── Record excerpts
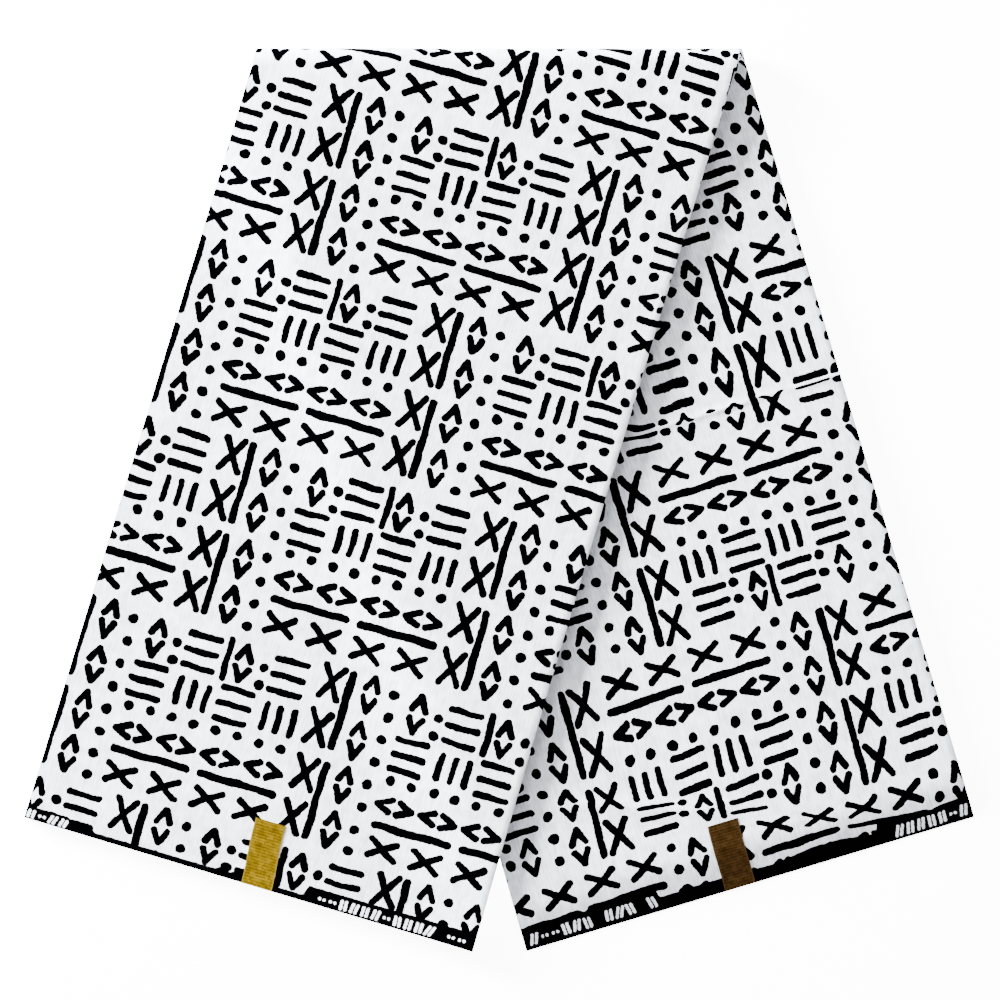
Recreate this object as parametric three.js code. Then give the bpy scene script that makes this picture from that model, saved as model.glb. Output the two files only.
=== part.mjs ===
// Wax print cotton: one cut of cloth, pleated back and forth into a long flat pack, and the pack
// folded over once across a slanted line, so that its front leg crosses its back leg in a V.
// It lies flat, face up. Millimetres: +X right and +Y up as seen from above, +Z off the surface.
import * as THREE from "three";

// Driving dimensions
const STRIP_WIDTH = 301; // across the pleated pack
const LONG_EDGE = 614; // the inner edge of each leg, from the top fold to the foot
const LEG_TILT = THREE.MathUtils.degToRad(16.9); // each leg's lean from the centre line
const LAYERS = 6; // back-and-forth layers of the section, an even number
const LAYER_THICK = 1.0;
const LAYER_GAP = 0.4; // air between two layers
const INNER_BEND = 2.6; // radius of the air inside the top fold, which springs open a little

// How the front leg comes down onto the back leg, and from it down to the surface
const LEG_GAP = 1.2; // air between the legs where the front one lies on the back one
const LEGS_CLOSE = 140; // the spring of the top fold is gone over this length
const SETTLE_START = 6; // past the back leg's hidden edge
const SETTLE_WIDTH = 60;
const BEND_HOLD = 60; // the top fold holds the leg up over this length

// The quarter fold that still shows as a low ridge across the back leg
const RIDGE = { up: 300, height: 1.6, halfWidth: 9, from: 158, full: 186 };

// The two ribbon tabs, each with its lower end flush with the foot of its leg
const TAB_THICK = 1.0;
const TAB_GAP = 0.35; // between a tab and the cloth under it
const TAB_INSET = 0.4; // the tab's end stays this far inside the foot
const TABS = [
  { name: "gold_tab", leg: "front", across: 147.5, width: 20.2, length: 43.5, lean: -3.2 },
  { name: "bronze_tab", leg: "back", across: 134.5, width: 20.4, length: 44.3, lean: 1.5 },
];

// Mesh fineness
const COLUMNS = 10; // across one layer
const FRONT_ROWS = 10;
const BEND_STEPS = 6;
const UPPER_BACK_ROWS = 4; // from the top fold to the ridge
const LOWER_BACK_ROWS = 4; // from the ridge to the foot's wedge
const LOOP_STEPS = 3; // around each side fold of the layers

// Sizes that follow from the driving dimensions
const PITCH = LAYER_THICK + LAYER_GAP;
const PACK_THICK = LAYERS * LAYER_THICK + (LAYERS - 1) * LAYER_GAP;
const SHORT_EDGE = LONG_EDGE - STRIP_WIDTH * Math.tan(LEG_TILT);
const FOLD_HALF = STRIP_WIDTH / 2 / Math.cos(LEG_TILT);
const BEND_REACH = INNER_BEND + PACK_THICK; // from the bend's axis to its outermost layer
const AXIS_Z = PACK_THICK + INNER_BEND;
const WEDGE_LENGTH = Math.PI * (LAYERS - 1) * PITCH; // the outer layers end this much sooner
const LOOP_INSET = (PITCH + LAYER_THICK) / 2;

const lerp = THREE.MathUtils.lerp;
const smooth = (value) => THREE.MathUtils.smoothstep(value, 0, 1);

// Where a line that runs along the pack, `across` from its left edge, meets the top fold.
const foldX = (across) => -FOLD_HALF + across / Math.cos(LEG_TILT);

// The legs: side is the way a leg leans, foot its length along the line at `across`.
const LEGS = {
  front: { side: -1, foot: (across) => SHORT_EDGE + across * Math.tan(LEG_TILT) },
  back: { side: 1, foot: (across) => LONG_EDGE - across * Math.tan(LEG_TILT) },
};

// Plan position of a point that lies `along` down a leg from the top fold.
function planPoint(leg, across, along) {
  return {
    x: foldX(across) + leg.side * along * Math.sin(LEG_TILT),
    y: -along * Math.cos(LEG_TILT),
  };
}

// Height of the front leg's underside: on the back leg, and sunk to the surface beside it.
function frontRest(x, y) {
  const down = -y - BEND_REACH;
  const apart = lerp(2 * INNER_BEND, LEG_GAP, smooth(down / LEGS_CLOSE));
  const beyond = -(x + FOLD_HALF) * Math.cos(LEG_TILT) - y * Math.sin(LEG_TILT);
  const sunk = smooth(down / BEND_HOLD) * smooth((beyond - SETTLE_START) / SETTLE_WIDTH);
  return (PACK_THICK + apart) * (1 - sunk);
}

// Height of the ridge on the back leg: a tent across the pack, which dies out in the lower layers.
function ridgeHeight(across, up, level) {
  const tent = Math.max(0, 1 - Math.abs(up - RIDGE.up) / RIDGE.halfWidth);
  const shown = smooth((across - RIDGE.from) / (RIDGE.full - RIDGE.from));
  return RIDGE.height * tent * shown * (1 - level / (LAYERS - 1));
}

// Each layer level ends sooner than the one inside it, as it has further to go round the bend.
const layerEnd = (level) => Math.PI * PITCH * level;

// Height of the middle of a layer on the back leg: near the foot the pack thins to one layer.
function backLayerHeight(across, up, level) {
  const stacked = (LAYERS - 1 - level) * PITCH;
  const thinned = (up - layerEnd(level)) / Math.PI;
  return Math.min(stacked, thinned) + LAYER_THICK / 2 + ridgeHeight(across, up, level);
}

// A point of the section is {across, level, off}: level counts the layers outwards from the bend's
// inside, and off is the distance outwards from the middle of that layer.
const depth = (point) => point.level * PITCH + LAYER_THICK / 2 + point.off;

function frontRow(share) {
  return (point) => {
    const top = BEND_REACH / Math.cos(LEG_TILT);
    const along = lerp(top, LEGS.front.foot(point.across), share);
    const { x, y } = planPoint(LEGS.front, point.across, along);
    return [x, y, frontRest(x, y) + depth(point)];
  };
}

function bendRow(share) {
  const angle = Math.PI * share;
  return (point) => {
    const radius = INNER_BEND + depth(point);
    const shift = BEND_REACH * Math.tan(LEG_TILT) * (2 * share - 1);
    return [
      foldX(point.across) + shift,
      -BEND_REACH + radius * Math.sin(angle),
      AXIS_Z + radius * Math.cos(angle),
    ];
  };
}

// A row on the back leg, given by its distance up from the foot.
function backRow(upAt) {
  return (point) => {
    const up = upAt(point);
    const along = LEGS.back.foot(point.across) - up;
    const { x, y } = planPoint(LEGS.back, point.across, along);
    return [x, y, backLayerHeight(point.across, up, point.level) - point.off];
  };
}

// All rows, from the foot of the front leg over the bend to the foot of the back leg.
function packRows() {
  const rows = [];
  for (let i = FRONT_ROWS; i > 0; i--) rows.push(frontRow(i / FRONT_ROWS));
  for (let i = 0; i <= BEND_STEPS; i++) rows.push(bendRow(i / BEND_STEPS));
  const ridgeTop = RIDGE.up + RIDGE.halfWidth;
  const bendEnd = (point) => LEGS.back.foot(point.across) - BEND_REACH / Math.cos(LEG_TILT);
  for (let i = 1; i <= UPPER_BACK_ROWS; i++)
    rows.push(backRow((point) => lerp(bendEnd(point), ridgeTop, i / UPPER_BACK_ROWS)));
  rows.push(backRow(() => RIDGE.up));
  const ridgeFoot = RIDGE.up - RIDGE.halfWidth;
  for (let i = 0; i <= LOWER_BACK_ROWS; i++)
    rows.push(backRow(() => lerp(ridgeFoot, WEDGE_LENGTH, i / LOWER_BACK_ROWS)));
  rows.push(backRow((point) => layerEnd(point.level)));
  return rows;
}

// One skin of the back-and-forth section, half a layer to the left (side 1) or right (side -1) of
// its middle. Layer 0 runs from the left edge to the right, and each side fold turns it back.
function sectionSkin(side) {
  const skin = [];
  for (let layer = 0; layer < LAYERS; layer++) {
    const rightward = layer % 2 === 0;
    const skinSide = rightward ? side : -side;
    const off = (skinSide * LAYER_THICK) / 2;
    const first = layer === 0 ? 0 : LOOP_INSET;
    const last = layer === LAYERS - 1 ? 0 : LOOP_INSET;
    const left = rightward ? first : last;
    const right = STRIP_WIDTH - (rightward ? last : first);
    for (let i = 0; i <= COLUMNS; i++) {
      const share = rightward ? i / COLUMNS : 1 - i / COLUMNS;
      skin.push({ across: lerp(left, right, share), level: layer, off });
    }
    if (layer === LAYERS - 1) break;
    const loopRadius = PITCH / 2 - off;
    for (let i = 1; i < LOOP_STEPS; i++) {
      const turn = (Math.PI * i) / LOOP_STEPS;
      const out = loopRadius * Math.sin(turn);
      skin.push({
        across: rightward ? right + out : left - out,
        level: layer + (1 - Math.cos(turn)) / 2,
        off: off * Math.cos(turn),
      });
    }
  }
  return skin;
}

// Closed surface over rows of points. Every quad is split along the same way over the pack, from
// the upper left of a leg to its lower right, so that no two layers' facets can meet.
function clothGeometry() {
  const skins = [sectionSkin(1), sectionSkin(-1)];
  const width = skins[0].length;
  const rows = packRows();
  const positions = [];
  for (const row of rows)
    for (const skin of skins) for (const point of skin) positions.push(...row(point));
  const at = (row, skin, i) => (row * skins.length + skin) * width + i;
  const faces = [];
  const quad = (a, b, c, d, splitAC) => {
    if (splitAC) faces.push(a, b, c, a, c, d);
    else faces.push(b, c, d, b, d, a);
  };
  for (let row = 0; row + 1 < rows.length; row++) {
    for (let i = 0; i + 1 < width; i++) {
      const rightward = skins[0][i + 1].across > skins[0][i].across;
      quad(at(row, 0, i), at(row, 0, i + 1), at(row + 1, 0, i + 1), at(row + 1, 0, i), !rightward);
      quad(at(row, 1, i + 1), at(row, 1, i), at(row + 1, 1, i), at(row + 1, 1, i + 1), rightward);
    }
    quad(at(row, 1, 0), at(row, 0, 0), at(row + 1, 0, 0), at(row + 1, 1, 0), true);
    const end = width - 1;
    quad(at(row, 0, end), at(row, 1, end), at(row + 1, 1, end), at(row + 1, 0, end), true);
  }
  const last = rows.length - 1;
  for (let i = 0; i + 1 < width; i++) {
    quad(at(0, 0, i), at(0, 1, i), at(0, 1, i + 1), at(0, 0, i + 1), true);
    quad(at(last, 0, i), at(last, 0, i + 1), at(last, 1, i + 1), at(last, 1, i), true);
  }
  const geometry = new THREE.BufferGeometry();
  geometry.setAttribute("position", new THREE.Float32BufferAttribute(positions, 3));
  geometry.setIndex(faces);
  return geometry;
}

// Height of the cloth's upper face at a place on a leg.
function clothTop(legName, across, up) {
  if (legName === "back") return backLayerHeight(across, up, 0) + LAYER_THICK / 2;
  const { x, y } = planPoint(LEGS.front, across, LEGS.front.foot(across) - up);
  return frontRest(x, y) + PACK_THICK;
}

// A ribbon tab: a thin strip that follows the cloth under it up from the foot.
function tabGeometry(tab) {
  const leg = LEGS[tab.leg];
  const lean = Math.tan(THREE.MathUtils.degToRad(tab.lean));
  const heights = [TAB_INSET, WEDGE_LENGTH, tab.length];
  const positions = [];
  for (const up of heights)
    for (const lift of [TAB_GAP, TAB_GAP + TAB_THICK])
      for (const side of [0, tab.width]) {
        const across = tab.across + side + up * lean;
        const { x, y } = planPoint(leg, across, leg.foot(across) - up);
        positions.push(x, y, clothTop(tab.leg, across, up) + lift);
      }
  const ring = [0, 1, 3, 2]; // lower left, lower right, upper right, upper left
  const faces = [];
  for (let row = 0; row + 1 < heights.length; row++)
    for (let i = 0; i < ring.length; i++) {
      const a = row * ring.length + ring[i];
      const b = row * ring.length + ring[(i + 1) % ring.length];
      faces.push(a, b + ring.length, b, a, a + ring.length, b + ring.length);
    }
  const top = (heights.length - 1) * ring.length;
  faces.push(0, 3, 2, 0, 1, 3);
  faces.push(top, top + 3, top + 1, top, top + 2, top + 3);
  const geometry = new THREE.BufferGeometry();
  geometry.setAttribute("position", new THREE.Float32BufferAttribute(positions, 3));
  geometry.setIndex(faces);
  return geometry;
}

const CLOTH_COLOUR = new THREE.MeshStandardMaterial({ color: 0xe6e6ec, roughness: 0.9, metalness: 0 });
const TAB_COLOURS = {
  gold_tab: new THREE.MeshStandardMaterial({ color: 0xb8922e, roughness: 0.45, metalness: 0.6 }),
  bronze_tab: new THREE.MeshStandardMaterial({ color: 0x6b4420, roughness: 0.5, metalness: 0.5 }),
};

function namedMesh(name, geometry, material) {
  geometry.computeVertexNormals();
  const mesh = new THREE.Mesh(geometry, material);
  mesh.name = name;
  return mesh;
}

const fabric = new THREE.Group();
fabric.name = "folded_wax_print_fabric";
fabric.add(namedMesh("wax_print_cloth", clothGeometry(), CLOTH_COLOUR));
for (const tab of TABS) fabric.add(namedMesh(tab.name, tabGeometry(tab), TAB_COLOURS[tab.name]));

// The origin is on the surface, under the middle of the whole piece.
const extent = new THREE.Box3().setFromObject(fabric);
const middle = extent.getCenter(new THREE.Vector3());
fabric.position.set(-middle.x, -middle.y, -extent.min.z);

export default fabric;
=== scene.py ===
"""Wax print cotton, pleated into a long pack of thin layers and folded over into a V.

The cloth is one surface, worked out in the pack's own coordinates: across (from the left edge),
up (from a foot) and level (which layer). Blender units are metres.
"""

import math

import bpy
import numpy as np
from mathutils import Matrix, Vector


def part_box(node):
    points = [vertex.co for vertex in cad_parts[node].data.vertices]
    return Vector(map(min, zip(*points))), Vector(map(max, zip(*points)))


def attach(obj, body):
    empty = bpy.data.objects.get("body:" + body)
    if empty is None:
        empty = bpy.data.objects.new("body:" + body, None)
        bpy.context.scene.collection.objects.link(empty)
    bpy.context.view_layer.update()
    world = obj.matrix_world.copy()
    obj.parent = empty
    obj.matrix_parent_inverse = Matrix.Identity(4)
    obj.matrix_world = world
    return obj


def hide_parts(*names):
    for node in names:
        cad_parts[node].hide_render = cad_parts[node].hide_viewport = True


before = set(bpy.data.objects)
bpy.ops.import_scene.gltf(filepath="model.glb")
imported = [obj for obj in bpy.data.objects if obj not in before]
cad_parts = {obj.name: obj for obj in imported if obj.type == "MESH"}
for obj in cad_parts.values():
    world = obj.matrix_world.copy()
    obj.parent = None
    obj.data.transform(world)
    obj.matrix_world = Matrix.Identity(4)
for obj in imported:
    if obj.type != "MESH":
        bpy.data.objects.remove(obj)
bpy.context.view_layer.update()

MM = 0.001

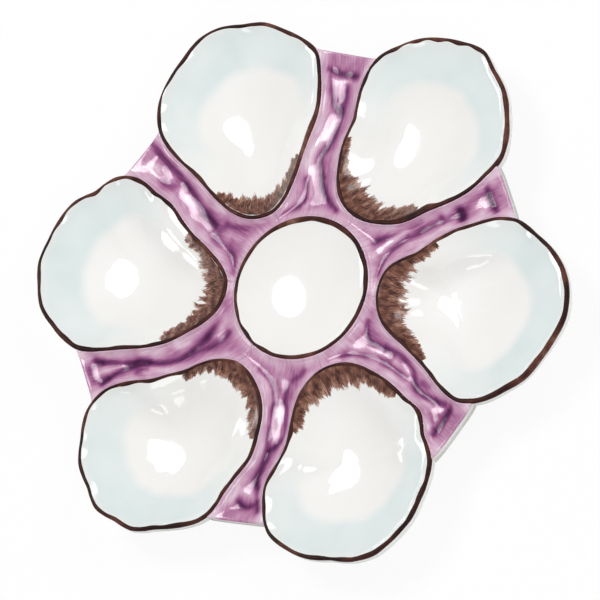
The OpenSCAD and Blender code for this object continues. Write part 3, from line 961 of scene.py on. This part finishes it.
────
■ What you need to do: Quote word for word every line from the one that has "const fabric = new THREE.Group();" through the one that has "bpy.context.scene.collection.objects.link(empty)".

■ Result:
const fabric = new THREE.Group();
fabric.name = "folded_wax_print_fabric";
fabric.add(namedMesh("wax_print_cloth", clothGeometry(), CLOTH_COLOUR));
for (const tab of TABS) fabric.add(namedMesh(tab.name, tabGeometry(tab), TAB_COLOURS[tab.name]));

// The origin is on the surface, under the middle of the whole piece.
const extent = new THREE.Box3().setFromObject(fabric);
const middle = extent.getCenter(new THREE.Vector3());
fabric.position.set(-middle.x, -middle.y, -extent.min.z);

export default fabric;
=== scene.py ===
"""Wax print cotton, pleated into a long pack of thin layers and folded over into a V.

The cloth is one surface, worked out in the pack's own coordinates: across (from the left edge),
up (from a foot) and level (which layer). Blender units are metres.
"""

import math

import bpy
import numpy as np
from mathutils import Matrix, Vector


def part_box(node):
    points = [vertex.co for vertex in cad_parts[node].data.vertices]
    return Vector(map(min, zip(*points))), Vector(map(max, zip(*points)))


def attach(obj, body):
    empty = bpy.data.objects.get("body:" + body)
    if empty is None:
        empty = bpy.data.objects.new("body:" + body, None)
        bpy.context.scene.collection.objects.link(empty)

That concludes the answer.